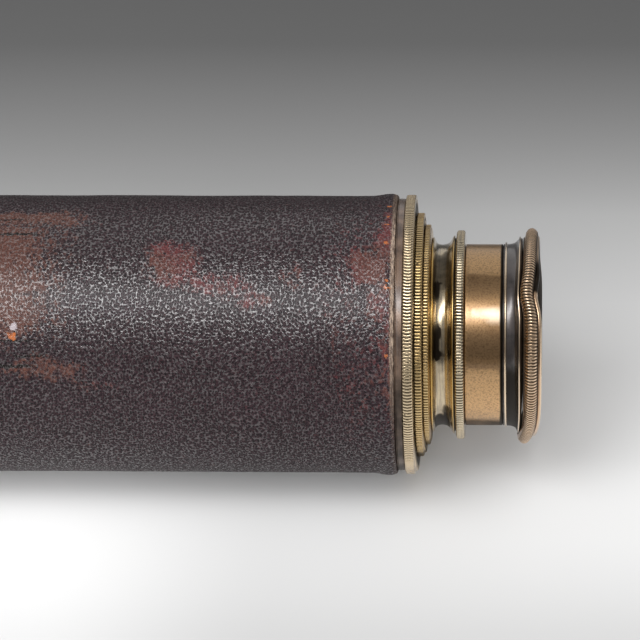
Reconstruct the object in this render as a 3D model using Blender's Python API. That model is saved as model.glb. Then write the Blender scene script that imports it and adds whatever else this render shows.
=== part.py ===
"""Leather-covered brass hand telescope with three draws, lying closed on its side.

Metres, +Z up. The optical axis runs along X with the eyepiece at +X, and z = 0 is the table.
Stations and radii below are in millimetres: a station is measured along the axis from the
left face of the barrel bush, and a radius is the flat-to-axis distance of the faceted ring.
"""

import math

import bmesh
import bpy
from mathutils import Matrix, Vector

MM = 0.001
SEGMENTS = 28          # facets round every turned piece; one facet faces straight down
SMALL_SEGMENTS = 16    # facets round screws, rivets and knobs

# Overall stations
CAP_FACE = -228.0      # outer face of the dust cap, the left end
EYE_END = 28.1         # lip of the eye cap, the right end
REST_RADIUS = 29.5     # cap bead and flared leather edge, which touch the table
GAP = 0.15             # running gap between nested pieces

# Barrel
LEATHER_LEFT, LEATHER_RIGHT = -212.1, -2.1
LEATHER_IN, LEATHER_OUT = 27.85, 29.0
TUBE_WALL = 0.6
BARREL_OUT = 27.7
BARREL_IN = BARREL_OUT - TUBE_WALL
COLLAR_OUT = 28.4
THREAD_IN = 26.3       # bore of the collar that takes the bush

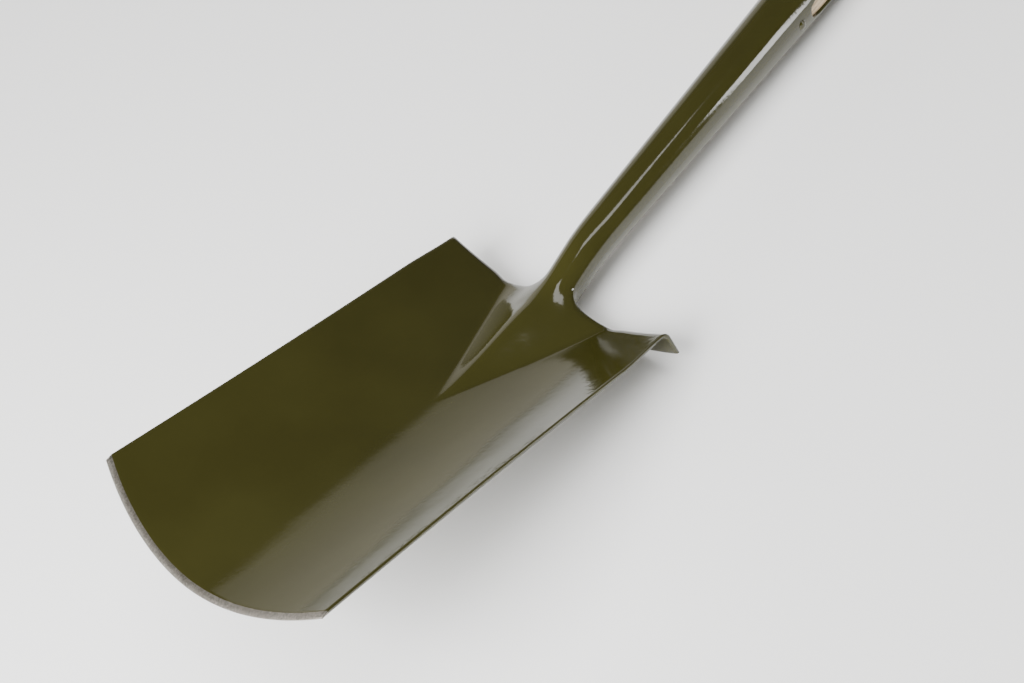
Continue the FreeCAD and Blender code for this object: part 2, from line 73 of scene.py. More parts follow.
def placed(points, where):
    """Points in mm in the tool or shaft frame, as metres in the row frame."""
    origin, rows = where
    return np.asarray(points, dtype=float) * MM @ rows + origin


def shaft_to_tool(points):
    """Points in mm in the shaft frame, in mm in the tool frame."""
    return (placed(points, SHAFT) - TOOL[0]) @ TOOL[1].T / MM


# ------------------------------------------------------------------ meshes


def build(name, points, faces, where, materials, face_slots=None, smooth=True):
    mesh = bpy.data.meshes.new(name)
    mesh.from_pydata(placed(points, where).tolist(), [], faces)
    for material in materials:
        mesh.materials.append(material)
    if face_slots is not None:
        mesh.polygons.foreach_set("material_index", face_slots)
    mesh.polygons.foreach_set("use_smooth", [smooth] * len(faces))
    mesh.validate()
    mesh.update()
    piece = bpy.data.objects.new(name, mesh)
    bpy.context.collection.objects.link(piece)
    return piece


def even_normals(piece):
    """Face normals point outwards."""
    work = bmesh.new()
    work.from_mesh(piece.data)
    bmesh.ops.recalc_face_normals(work, faces=work.faces)
    work.to_mesh(piece.data)
    work.free()


def smoothstep(value):
    value = np.clip(value, 0.0, 1.0)
    return value * value * (3.0 - 2.0 * value)


def smooth_min(a, b, reach):
    gap = np.maximum(reach - np.abs(a - b), 0.0) / reach
    return np.minimum(a, b) - gap * gap * reach * 0.25


def smooth_max(a, b, reach):
    return -smooth_min(-a, -b, reach)


# ------------------------------------------------------------------ the head's surfaces (tool frame, mm)

BLADE_LENGTH = 302.0
CORNER_HALF = 97.0
TREAD_HALF = 95.0
CORNER_SETBACK = 20.9
WAIST = 1.3
DISH_DEPTH = 24.0
DISH_POWER = 1.86
PLATE = 2.5
BEVEL = 4.0
BEVEL_DROP = 1.7
EDGE_RADIUS = (CORNER_HALF ** 2 + CORNER_SETBACK ** 2) / (2.0 * CORNER_SETBACK)
FROG_START = 190.0
FROG_LENGTH = 110.0
FROG_HALF = 42.8
FROG_HEIGHT = 21.4
TREAD_DEPTH = 14.6
TREAD_LEAN = 2.0
TREAD_START = 41.0
BEND = 4.5


def half_width(y):
    along = (y - CORNER_SETBACK) / (BLADE_LENGTH - CORNER_SETBACK)
    waist = WAIST * np.sin(math.pi * np.clip(along, 0.0, 1.0))
    return CORNER_HALF + (TREAD_HALF - CORNER_HALF) * along - waist


def dish(x, y):
    return DISH_DEPTH * (np.abs(x) / half_width(y)) ** DISH_POWER


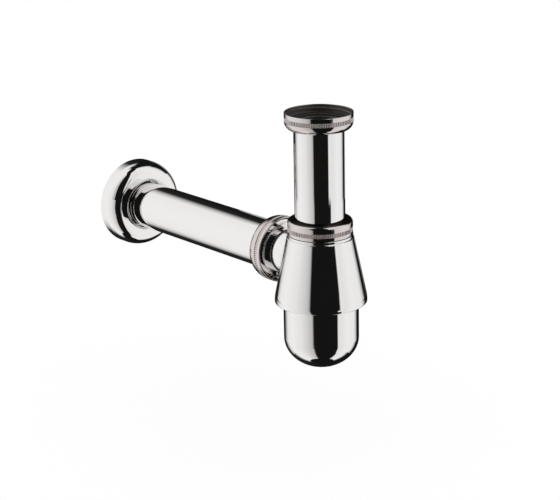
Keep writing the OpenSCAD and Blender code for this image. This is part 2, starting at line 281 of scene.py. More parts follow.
def thread(piece, line, root, crest, first, last, pitch, foot, tip, begin=0.0, steps=96):
    """Adds a right-hand thread's ridge to a piece, from first to last along its
    line. Foot and tip are the ridge's widths at root and crest. A crest smaller
    than the root makes a nut's thread. Begin is the angle at which the ridge
    starts, and it runs out at both ends."""
    start, along = line
    axis = max(range(3), key=lambda i: abs(along[i]))
    low = along * (first if along[axis] > 0 else last)
    forward = Vector([float(i == axis) for i in range(3)])
    turns = (last - first) / pitch
    buried = root - math.copysign(ROOTED, crest - root)
    fresh()
    bpy.ops.mesh.primitive_circle_add(vertices=4, radius=0.001, fill_type="NOTHING")
    ridge = bpy.context.object
    corners = [(buried, -foot / 2), (crest, -tip / 2), (crest, tip / 2), (buried, foot / 2)]
    across = Matrix.Rotation(begin, 3, forward) @ Vector((1, 0, 0))
    for vertex, (radius, place) in zip(ridge.data.vertices, corners):
        vertex.co = low + forward * place + across * radius
    ridge.location = start
    screw = ridge.modifiers.new("Thread", "SCREW")
    screw.axis = "XYZ"[axis]
    screw.screw_offset = last - first
    screw.angle = math.tau * turns
    screw.steps = screw.render_steps = round(steps * turns)
    bpy.ops.object.modifier_apply(modifier=screw.name)
    rings = len(ridge.data.vertices) // 4
    for vertex in ridge.data.vertices:
        ring = vertex.index // 4
        height = min(1.0, 4 * ring / steps, 4 * (rings - 1 - ring) / steps)
        centre = forward * vertex.co.dot(forward)
        out = vertex.co - centre
        if abs(out.length - crest) < SAME:
            vertex.co = centre + out.normalized() * (buried + (crest - buried) * max(height, 0.05))
    bpy.ops.object.transform_apply()
    edit("EDGE")
    bpy.ops.mesh.select_all(action="DESELECT")
    bpy.ops.mesh.select_non_manifold()
    bpy.ops.mesh.fill_holes(sides=0)
    bpy.ops.mesh.select_all(action="SELECT")
    bpy.ops.mesh.normals_make_consistent(inside=False)
    bpy.ops.object.mode_set(mode="OBJECT")
    fresh()
    ridge.select_set(True)
    piece.select_set(True)
    bpy.context.view_layer.objects.active = piece
    bpy.ops.object.join()


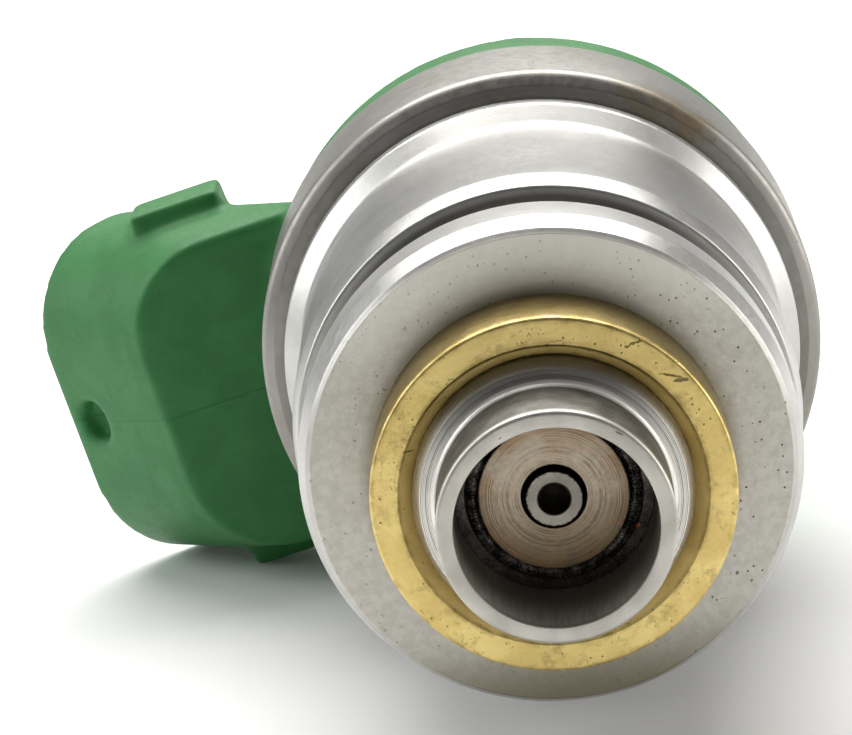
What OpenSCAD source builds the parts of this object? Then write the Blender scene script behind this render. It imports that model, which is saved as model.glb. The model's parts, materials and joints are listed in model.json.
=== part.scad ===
// Solenoid fuel injector of the pintle type, fed from the top.
// Every piece is drawn upright: outlet tip at z = 0, inlet upwards, connector
// towards -x. lay() then puts the injector on its side as it lies on a bench:
// outlet towards -Y, inlet towards +Y, rolled about its own axis until the
// connector and the rear shell touch the same plane.

/* [Outlet nose] */
// Radius of the plain nose
nose_r = 4.5; // [4.3:0.05:4.7]
// Length of the nose, from the tip to its shoulder
nose_len = 3.75; // [3.6:0.05:3.9]
// Radius of the cup inside the nose
cup_r = 3.83; // [3.7:0.01:3.9]
// Depth of the cup, down to the seat's face
cup_depth = 4.15; // [4.05:0.05:4.3]
// Radius of the nozzle tube behind the shoulder
tube_r = 5.38; // [5.3:0.01:5.5]
// Radius of the raised face of the valve seat
seat_face_r = 2.885; // [2.7:0.005:3]
// Radius of the hole that meters the fuel
orifice_r = 1.225; // [1.15:0.005:1.3]
// Outer radius of the brass locating ring
brass_r = 7; // [6.8:0.05:7.3]
// Distance from the tip to the front of the brass ring
brass_front = 4.15; // [4.05:0.05:4.3]

/* [Housing] */
// Distance from the tip to the housing's flat front face
face_z = 7.8; // [7.6:0.05:8]
// Radius of that flat face
face_r = 9.36; // [9.2:0.02:9.5]
// Radius of the front band
band_r = 9.88; // [9.7:0.02:10]
// Radius of the smooth barrel
barrel_r = 10.3; // [10.2:0.05:10.5]
// Radius of the rear shell, which is the widest round part
shell_r = 12.1; // [12:0.05:12.4]
// Distance from the tip to the front edge of the rear shell
shell_front = 26.45; // [26.4:0.05:26.6]
// Distance from the tip to the rolled edge of the rear shell
shell_back = 33.8; // [33.7:0.05:34]

/* [Moving valve] */
// How far the needle lifts off its seat
needle_lift = 0.1; // [0.06:0.01:0.12]
// Radius of the pintle that stands in the metering hole
pintle_r = 1.07; // [1:0.01:1.1]
// Radius of the needle's shaft
shaft_r = 1.5; // [1.4:0.05:1.6]
// Radius of the armature
armature_r = 4.42; // [4.38:0.01:4.44]
// Radial clearance of the needle in its guide
guide_gap = 0.03; // [0.02:0.01:0.05]
// Coils in the return spring
spring_turns = 7.5; // [6:0.5:9]
// Wire diameter of the return spring
spring_wire = 0.6; // [0.5:0.05:0.7]

/* [Connector] */
// Width of the socket shroud
shroud_w = 16.4; // [16:0.1:16.8]
// Thickness of the socket shroud
shroud_t = 10.4; // [10:0.1:10.8]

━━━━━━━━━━

**WORK TO COMPLETE**
From the records above, print exactly the lines that run from the line with "What OpenSCAD source" to the line with "brass_front = 4.15; // [4.05:0.05:4.3]", inclusive.

**THE SOLUTION**
What OpenSCAD source builds the parts of this object? Then write the Blender scene script behind this render. It imports that model, which is saved as model.glb. The model's parts, materials and joints are listed in model.json.
=== part.scad ===
// Solenoid fuel injector of the pintle type, fed from the top.
// Every piece is drawn upright: outlet tip at z = 0, inlet upwards, connector
// towards -x. lay() then puts the injector on its side as it lies on a bench:
// outlet towards -Y, inlet towards +Y, rolled about its own axis until the
// connector and the rear shell touch the same plane.

/* [Outlet nose] */
// Radius of the plain nose
nose_r = 4.5; // [4.3:0.05:4.7]
// Length of the nose, from the tip to its shoulder
nose_len = 3.75; // [3.6:0.05:3.9]
// Radius of the cup inside the nose
cup_r = 3.83; // [3.7:0.01:3.9]
// Depth of the cup, down to the seat's face
cup_depth = 4.15; // [4.05:0.05:4.3]
// Radius of the nozzle tube behind the shoulder
tube_r = 5.38; // [5.3:0.01:5.5]
// Radius of the raised face of the valve seat
seat_face_r = 2.885; // [2.7:0.005:3]
// Radius of the hole that meters the fuel
orifice_r = 1.225; // [1.15:0.005:1.3]
// Outer radius of the brass locating ring
brass_r = 7; // [6.8:0.05:7.3]
// Distance from the tip to the front of the brass ring
brass_front = 4.15; // [4.05:0.05:4.3]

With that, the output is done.